The names, dates and locations featured in the following events have been changed or omitted to protect the privacy of the related parties.
For commercial property syndicators who are truly on the line with their investors, bumps and all, three major goals exist:
- Protect investors’ initial capital at all costs
- Maximise investor return wherever possible
- Increase asset valuation with strategic initiatives
So, when a major tenant in a homemaker centre suddenly entered liquidation and closed all their stores last year, we knew these three goals were threatened.
Challenge: A major tenant vacates
Our asset is a robust homemaker centre servicing a strong regional catchment. Furniture, bedding and homewares make up the major tenancies who all have significant lease tenure which provides certainty of rental income. A large focus of ours is protecting this tenancy mix to ensure we provide the best platform for the continuing performance of these retailers.
“We went from sweet to sour news very quickly,” says Allan Weinbauer, Acquisitions Manager at Properties & Pathways. “The day after we secured a new lease agreement with one of the tenants, their next-door neighbour announced it was closing all stores nationally.”
Loss to investor return
A short time after announcing a nation-wide closure, the vacating company was purchased by a competing homemaker. There was a possibility the acquiring company would occupy the premises, but they had unfavourable demands:
- Would only accept reduced rent
- Wanted only 1% annual fixed rent increases (existing annual increase was 3.5%)
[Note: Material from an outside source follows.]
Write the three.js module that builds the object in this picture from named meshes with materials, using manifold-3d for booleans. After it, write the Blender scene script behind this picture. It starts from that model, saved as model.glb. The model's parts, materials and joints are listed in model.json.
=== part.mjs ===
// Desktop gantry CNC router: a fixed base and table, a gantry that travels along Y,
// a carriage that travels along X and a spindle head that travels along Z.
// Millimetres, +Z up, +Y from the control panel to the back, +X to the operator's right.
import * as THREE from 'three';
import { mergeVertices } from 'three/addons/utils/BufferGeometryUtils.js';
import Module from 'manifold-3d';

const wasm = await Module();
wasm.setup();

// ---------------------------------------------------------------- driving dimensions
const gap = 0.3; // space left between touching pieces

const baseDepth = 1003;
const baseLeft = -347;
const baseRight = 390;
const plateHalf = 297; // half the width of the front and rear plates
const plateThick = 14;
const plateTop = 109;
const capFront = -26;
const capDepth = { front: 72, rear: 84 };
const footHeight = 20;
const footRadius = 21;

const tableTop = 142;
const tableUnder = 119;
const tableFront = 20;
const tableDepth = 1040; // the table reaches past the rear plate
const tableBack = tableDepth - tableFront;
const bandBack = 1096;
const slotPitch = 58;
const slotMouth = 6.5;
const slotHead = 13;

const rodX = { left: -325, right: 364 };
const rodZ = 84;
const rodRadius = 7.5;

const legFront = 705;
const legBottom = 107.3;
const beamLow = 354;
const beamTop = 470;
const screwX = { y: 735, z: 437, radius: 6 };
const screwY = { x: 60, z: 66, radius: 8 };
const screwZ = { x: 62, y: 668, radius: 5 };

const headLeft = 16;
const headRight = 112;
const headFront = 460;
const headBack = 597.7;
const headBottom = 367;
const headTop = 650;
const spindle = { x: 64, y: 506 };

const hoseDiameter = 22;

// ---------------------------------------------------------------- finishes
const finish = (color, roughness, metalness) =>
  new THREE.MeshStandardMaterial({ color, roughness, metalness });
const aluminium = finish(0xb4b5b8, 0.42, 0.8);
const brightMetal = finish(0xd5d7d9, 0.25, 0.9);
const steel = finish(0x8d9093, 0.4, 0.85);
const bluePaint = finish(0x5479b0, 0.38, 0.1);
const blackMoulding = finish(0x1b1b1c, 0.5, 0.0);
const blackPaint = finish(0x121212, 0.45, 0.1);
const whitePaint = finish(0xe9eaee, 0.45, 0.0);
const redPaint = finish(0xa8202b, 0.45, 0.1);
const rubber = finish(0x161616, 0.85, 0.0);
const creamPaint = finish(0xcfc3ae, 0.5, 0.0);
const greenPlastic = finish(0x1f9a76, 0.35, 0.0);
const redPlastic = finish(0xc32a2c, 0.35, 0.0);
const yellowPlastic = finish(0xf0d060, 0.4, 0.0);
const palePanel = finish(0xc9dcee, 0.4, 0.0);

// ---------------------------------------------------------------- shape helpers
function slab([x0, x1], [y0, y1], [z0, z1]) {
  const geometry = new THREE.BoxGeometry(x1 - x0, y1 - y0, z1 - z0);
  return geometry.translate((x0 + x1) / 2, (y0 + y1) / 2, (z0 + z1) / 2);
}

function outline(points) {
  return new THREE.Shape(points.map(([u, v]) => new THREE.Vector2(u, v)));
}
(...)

If we accepted, the shortfall in rental income would be damaging to our investor return. If we didn’t, the vacancy had potential to reduce the overall asset value.
Damage of tenancy mix
The loss of the tenant would not only mean a monetary hit to our investors. It would potentially weaken the business mix and foot traffic generation for our remaining tenants.
The tenancy mix of our asset is homeware retail, which means our tenants have heavy foot traffic from shoppers looking for larger scale home-related products. Replacing our tenant with a non-homewares brand could bitter the flavour of the centre.
So, not only did we need to avoid losing investor return by maintaining the same income from a new tenant. We also needed to safeguard the overall value of the investment by keeping the tenancy mix consistent.
We were facing a deterioration of investor return and of the property’s attraction in this local market.
Solution: Study the fine print. Weigh up the options.
The day they closed the store, we issued a breach notice.
We then studied the lease agreement to confirm the vacating tenant had a guarantee in place with its parent company, who was responsible for the tenant’s leasing commitments.
“We wouldn’t just let them walk away from their obligations,” says Allan.
Seeking legal advice
Years as active commercial property investors gave us foresight to realise this was a unique and serious matter, requiring expert legal advice. We consulted our legal counsel, who advised we were in our right to claim damages. But this would be a very time consuming exercise.
We negotiated a new lease agreement with a new retailer acquiring our vacating tenant:
- We accepted a significantly reduced rent (see “Claiming damages” below)
- We obtained a six-month bank guarantee to replace the existing bank guarantee.
We now had an appropriate replacement tenant (with a long history providing high quality furniture in over 20 showrooms across the country).
Then came the tricky part.
The reduced rental income and lower annual rent increases would have hurt our investor return, if not for our negotiations with the tenant’s parent company and guarantor.
We pursued the guarantor to cover all our incurred costs from the vacancy. This meant there was effectively no vacancy period from our tenant’s sudden departure.
We also refused to wear the loss of reduced rent, annual rent increases and collateral. So, we agreed the new tenant could occupy our premises on one condition: the guarantor of the vacating tenant would pay ‘top up rent’.
We negotiated a lump sum settlement with the guarantor to:
- Top up the new tenant rent for the remainder of the existing term
- Cover the gap of 2.5% fixed annual rent increases
- Provide additional collateral to ensure the bank guarantee was covering six months’ rent.
Outcome: “It was the best possible result”
“It was the best possible result under this situation. We are now in a stronger position than we were before,” says Allan.
Preserved investor return
“We did not lose a dollar in income. We did not lose a percent in annual rent increase. We did not lose a dime on the bank guarantee.”
Beyond this, we added value to the asset.
Our new tenant is a more robust trader than its predecessor. They have a stronger brand, business and backing.
This means the new tenant provides a strong offering to the catchment and our asset will continue to be the homewares destination for the local catchment. We saved the value of the property by avoiding vacancy. In fact, we potentially increased the value by securing a better tenant.
No fees to investors
Typical leasing and legal fees to facilitate this replacement would have amounted to approx. $30,000. While we’re aware other syndicators would claim these costs and their incurred time by charging investors, we didn’t pass any fees onto our investors.
The reason? We’re in it with investors on the investment journey – bumps and all.